Lydia Edwards is the Deputy Director of the Boston Office of Housing Stability, the first of its kind in the US. I first met Lydia at a Cambridge Residents Alliance event last Sunday, where she discussed her office’s purpose and the programs they have developed, including tax credit incentives for landlords to keep rents at affordable prices, a resolution in the works that would require just cause for evictions, and manuals for both tenants and landlords on their rights and the resources available to them. I was able to get a short interview with her during lunch – she has been very busy since she is taking a leave of absence to run for city council starting tomorrow.

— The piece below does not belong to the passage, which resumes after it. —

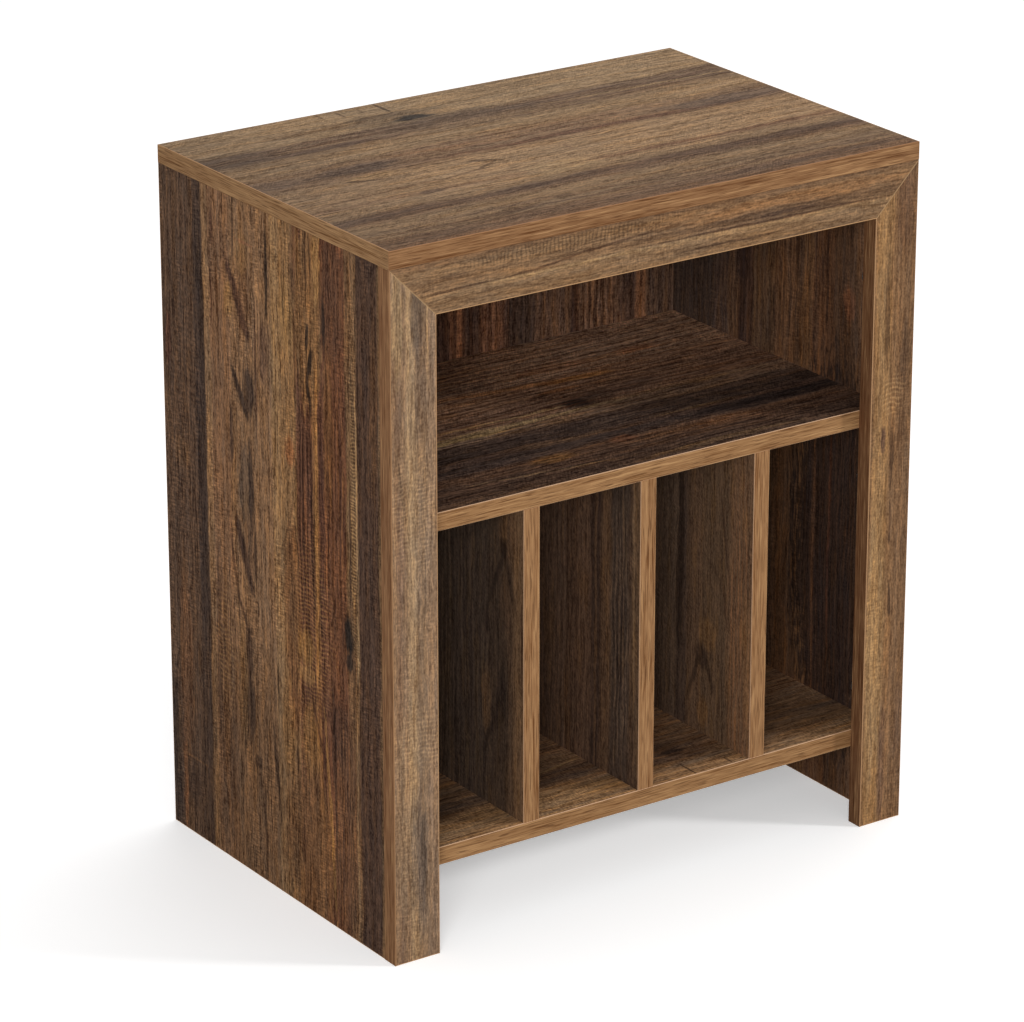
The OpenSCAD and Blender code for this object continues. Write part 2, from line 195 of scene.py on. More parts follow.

Lydia has an interesting take on gentrification and displacement because of her legal background and her experience as a landlord herself. She believes that both tenants and landlords must be at the table in discussions of displacement. She describes gentrification as a market force that should not be used synonymously with displacement, and believes that it is actually possible for a neighborhood to be gentrified without displacing the existing communities if the community is invested in equally. Lydia and her office are both deeply involved with existing community organizations, such as Vida Urbana and the Cambridge Residents Alliance. Lydia goes to Vida Urbana meetings on a monthly basis to get suggestions for resources to work on.

When I asked her about her opinions on MIT’s influence on Cambridge land and housing, she emphasized that while universities are a big part of the Cambridge/Boston culture and a big part of this area’s “draw,” universities should build more dormitories so that students are not over-saturating and competing people in the housing market, rather than using marketing tools and community liaisons like the Volpe center.

Unfortunately, her PR representative had me cut the microphone before the interview was complete, but her biggest dream for 2030 is to be a mother and to see Boston’s housing market reflect an economically diverse community.